### [Exercise details]
Copy out all of the data below with no alterations.

[Data shown start]

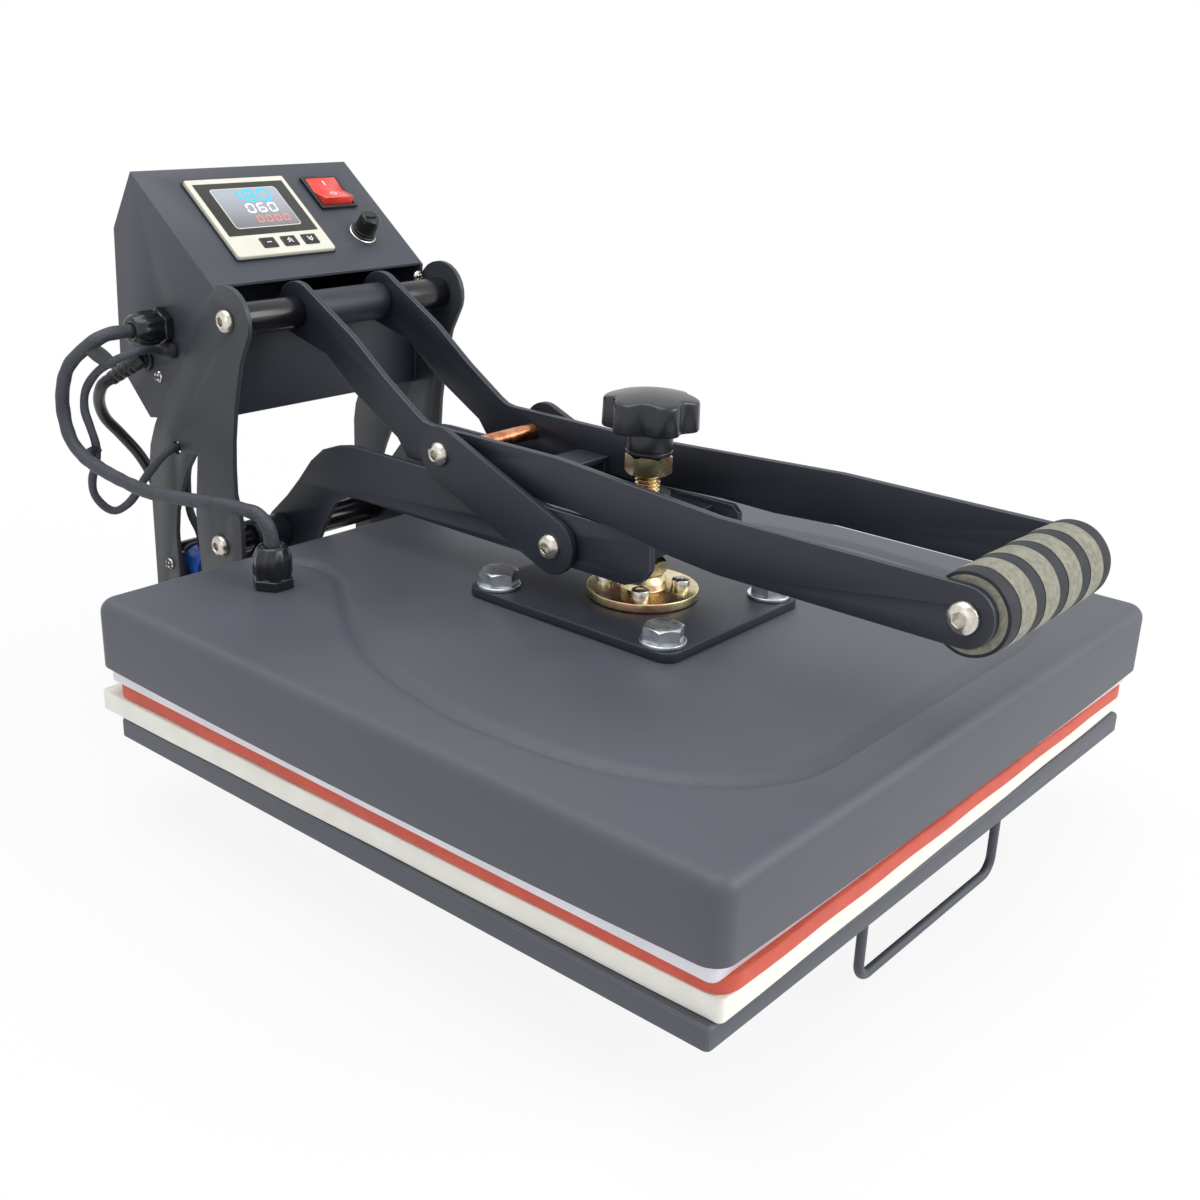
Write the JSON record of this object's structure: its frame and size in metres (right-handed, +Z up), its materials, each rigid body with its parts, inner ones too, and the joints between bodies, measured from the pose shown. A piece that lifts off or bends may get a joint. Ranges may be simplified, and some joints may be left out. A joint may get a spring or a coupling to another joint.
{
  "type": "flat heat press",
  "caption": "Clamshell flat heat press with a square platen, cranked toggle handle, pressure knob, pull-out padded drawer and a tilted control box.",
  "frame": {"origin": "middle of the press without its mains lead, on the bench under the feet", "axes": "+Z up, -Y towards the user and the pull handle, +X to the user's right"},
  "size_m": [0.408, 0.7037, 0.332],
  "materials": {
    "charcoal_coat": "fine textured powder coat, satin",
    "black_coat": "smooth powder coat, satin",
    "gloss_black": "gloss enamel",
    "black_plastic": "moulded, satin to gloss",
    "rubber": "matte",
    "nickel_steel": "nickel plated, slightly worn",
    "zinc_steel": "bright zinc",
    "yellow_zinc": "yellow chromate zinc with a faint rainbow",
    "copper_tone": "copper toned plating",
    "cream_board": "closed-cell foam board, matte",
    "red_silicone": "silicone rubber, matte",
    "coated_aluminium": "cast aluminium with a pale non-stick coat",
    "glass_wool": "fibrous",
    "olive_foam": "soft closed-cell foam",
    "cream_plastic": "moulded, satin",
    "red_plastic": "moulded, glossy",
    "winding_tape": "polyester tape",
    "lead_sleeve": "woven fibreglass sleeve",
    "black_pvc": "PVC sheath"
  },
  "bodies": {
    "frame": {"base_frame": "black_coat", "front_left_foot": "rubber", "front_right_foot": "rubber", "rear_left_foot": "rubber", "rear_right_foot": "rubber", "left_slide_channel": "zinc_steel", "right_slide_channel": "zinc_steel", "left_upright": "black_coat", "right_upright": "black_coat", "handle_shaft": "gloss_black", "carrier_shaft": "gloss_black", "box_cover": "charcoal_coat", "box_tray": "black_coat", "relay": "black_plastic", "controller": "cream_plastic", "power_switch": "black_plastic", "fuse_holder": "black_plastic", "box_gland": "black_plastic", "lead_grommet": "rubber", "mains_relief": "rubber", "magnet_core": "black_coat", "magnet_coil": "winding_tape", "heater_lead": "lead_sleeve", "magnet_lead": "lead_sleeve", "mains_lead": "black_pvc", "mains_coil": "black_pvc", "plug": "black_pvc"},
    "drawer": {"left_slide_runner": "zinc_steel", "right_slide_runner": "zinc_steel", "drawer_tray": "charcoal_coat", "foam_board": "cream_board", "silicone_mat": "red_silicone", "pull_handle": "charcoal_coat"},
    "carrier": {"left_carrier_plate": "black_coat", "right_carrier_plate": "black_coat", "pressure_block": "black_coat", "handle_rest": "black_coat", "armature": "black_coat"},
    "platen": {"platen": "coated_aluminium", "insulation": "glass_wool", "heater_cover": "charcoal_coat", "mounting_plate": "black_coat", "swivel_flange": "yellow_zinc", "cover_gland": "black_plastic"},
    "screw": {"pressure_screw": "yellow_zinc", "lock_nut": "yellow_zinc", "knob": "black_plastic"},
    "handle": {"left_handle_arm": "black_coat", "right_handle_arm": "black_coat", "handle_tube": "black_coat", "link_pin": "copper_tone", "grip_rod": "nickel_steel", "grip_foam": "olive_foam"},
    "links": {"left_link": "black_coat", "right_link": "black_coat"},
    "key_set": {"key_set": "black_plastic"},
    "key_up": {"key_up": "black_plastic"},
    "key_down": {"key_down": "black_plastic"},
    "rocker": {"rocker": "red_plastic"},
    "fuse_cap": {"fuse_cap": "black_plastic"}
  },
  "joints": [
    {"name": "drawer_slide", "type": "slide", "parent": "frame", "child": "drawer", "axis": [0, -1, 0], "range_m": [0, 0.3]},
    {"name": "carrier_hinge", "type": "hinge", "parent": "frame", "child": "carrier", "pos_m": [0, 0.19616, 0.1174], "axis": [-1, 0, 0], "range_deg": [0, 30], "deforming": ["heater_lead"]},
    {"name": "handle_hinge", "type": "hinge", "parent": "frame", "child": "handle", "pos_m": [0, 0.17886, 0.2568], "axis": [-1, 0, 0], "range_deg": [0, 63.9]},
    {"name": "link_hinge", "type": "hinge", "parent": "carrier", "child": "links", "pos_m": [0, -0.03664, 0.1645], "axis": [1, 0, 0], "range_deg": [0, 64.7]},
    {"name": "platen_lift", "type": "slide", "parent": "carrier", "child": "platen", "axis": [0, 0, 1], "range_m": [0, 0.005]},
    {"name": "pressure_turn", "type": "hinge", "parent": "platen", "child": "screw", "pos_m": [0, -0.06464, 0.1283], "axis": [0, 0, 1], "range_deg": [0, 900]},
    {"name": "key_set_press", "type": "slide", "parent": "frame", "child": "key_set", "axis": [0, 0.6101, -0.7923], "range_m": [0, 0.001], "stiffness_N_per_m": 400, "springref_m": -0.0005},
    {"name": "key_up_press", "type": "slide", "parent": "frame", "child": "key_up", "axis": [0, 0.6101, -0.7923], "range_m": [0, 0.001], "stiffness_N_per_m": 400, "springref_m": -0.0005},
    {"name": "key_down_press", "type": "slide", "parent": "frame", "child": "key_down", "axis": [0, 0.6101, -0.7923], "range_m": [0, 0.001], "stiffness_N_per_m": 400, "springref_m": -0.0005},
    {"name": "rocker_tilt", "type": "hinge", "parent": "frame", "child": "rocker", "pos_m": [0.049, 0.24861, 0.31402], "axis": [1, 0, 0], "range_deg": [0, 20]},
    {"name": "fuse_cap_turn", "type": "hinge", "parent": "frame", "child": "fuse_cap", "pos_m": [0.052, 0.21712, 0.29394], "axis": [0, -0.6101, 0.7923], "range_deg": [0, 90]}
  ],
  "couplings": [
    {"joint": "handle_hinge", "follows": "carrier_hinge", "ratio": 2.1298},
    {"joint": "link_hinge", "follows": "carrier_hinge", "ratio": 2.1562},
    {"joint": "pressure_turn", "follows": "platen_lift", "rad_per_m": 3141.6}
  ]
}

[Data shown end]

### [In response]
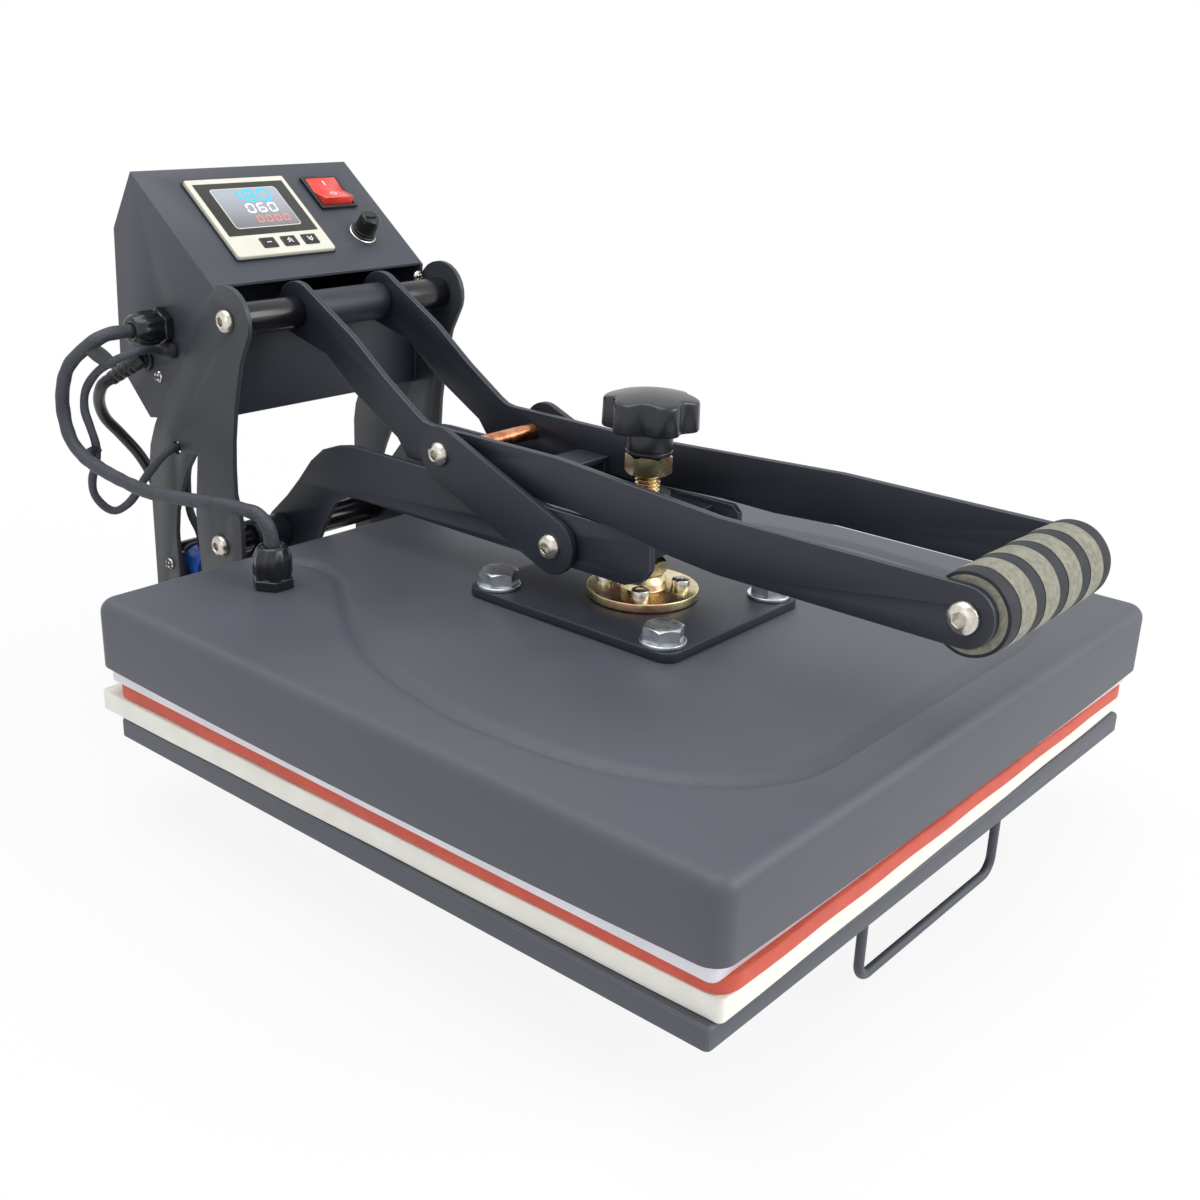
Write the JSON record of this object's structure: its frame and size in metres (right-handed, +Z up), its materials, each rigid body with its parts, inner ones too, and the joints between bodies, measured from the pose shown. A piece that lifts off or bends may get a joint. Ranges may be simplified, and some joints may be left out. A joint may get a spring or a coupling to another joint.
{
  "type": "flat heat press",
  "caption": "Clamshell flat heat press with a square platen, cranked toggle handle, pressure knob, pull-out padded drawer and a tilted control box.",
  "frame": {"origin": "middle of the press without its mains lead, on the bench under the feet", "axes": "+Z up, -Y towards the user and the pull handle, +X to the user's right"},
  "size_m": [0.408, 0.7037, 0.332],
  "materials": {
    "charcoal_coat": "fine textured powder coat, satin",
    "black_coat": "smooth powder coat, satin",
    "gloss_black": "gloss enamel",
    "black_plastic": "moulded, satin to gloss",
    "rubber": "matte",
    "nickel_steel": "nickel plated, slightly worn",
    "zinc_steel": "bright zinc",
    "yellow_zinc": "yellow chromate zinc with a faint rainbow",
    "copper_tone": "copper toned plating",
    "cream_board": "closed-cell foam board, matte",
    "red_silicone": "silicone rubber, matte",
    "coated_aluminium": "cast aluminium with a pale non-stick coat",
    "glass_wool": "fibrous",
    "olive_foam": "soft closed-cell foam",
    "cream_plastic": "moulded, satin",
    "red_plastic": "moulded, glossy",
    "winding_tape": "polyester tape",
    "lead_sleeve": "woven fibreglass sleeve",
    "black_pvc": "PVC sheath"
  },
  "bodies": {
    "frame": {"base_frame": "black_coat", "front_left_foot": "rubber", "front_right_foot": "rubber", "rear_left_foot": "rubber", "rear_right_foot": "rubber", "left_slide_channel": "zinc_steel", "right_slide_channel": "zinc_steel", "left_upright": "black_coat", "right_upright": "black_coat", "handle_shaft": "gloss_black", "carrier_shaft": "gloss_black", "box_cover": "charcoal_coat", "box_tray": "black_coat", "relay": "black_plastic", "controller": "cream_plastic", "power_switch": "black_plastic", "fuse_holder": "black_plastic", "box_gland": "black_plastic", "lead_grommet": "rubber", "mains_relief": "rubber", "magnet_core": "black_coat", "magnet_coil": "winding_tape", "heater_lead": "lead_sleeve", "magnet_lead": "lead_sleeve", "mains_lead": "black_pvc", "mains_coil": "black_pvc", "plug": "black_pvc"},
    "drawer": {"left_slide_runner": "zinc_steel", "right_slide_runner": "zinc_steel", "drawer_tray": "charcoal_coat", "foam_board": "cream_board", "silicone_mat": "red_silicone", "pull_handle": "charcoal_coat"},
    "carrier": {"left_carrier_plate": "black_coat", "right_carrier_plate": "black_coat", "pressure_block": "black_coat", "handle_rest": "black_coat", "armature": "black_coat"},
    "platen": {"platen": "coated_aluminium", "insulation": "glass_wool", "heater_cover": "charcoal_coat", "mounting_plate": "black_coat", "swivel_flange": "yellow_zinc", "cover_gland": "black_plastic"},
    "screw": {"pressure_screw": "yellow_zinc", "lock_nut": "yellow_zinc", "knob": "black_plastic"},
    "handle": {"left_handle_arm": "black_coat", "right_handle_arm": "black_coat", "handle_tube": "black_coat", "link_pin": "copper_tone", "grip_rod": "nickel_steel", "grip_foam": "olive_foam"},
    "links": {"left_link": "black_coat", "right_link": "black_coat"},
    "key_set": {"key_set": "black_plastic"},
    "key_up": {"key_up": "black_plastic"},
    "key_down": {"key_down": "black_plastic"},
    "rocker": {"rocker": "red_plastic"},
    "fuse_cap": {"fuse_cap": "black_plastic"}
  },
  "joints": [
    {"name": "drawer_slide", "type": "slide", "parent": "frame", "child": "drawer", "axis": [0, -1, 0], "range_m": [0, 0.3]},
    {"name": "carrier_hinge", "type": "hinge", "parent": "frame", "child": "carrier", "pos_m": [0, 0.19616, 0.1174], "axis": [-1, 0, 0], "range_deg": [0, 30], "deforming": ["heater_lead"]},
    {"name": "handle_hinge", "type": "hinge", "parent": "frame", "child": "handle", "pos_m": [0, 0.17886, 0.2568], "axis": [-1, 0, 0], "range_deg": [0, 63.9]},
    {"name": "link_hinge", "type": "hinge", "parent": "carrier", "child": "links", "pos_m": [0, -0.03664, 0.1645], "axis": [1, 0, 0], "range_deg": [0, 64.7]},
    {"name": "platen_lift", "type": "slide", "parent": "carrier", "child": "platen", "axis": [0, 0, 1], "range_m": [0, 0.005]},
    {"name": "pressure_turn", "type": "hinge", "parent": "platen", "child": "screw", "pos_m": [0, -0.06464, 0.1283], "axis": [0, 0, 1], "range_deg": [0, 900]},
    {"name": "key_set_press", "type": "slide", "parent": "frame", "child": "key_set", "axis": [0, 0.6101, -0.7923], "range_m": [0, 0.001], "stiffness_N_per_m": 400, "springref_m": -0.0005},
    {"name": "key_up_press", "type": "slide", "parent": "frame", "child": "key_up", "axis": [0, 0.6101, -0.7923], "range_m": [0, 0.001], "stiffness_N_per_m": 400, "springref_m": -0.0005},
    {"name": "key_down_press", "type": "slide", "parent": "frame", "child": "key_down", "axis": [0, 0.6101, -0.7923], "range_m": [0, 0.001], "stiffness_N_per_m": 400, "springref_m": -0.0005},
    {"name": "rocker_tilt", "type": "hinge", "parent": "frame", "child": "rocker", "pos_m": [0.049, 0.24861, 0.31402], "axis": [1, 0, 0], "range_deg": [0, 20]},
    {"name": "fuse_cap_turn", "type": "hinge", "parent": "frame", "child": "fuse_cap", "pos_m": [0.052, 0.21712, 0.29394], "axis": [0, -0.6101, 0.7923], "range_deg": [0, 90]}
  ],
  "couplings": [
    {"joint": "handle_hinge", "follows": "carrier_hinge", "ratio": 2.1298},
    {"joint": "link_hinge", "follows": "carrier_hinge", "ratio": 2.1562},
    {"joint": "pressure_turn", "follows": "platen_lift", "rad_per_m": 3141.6}
  ]
}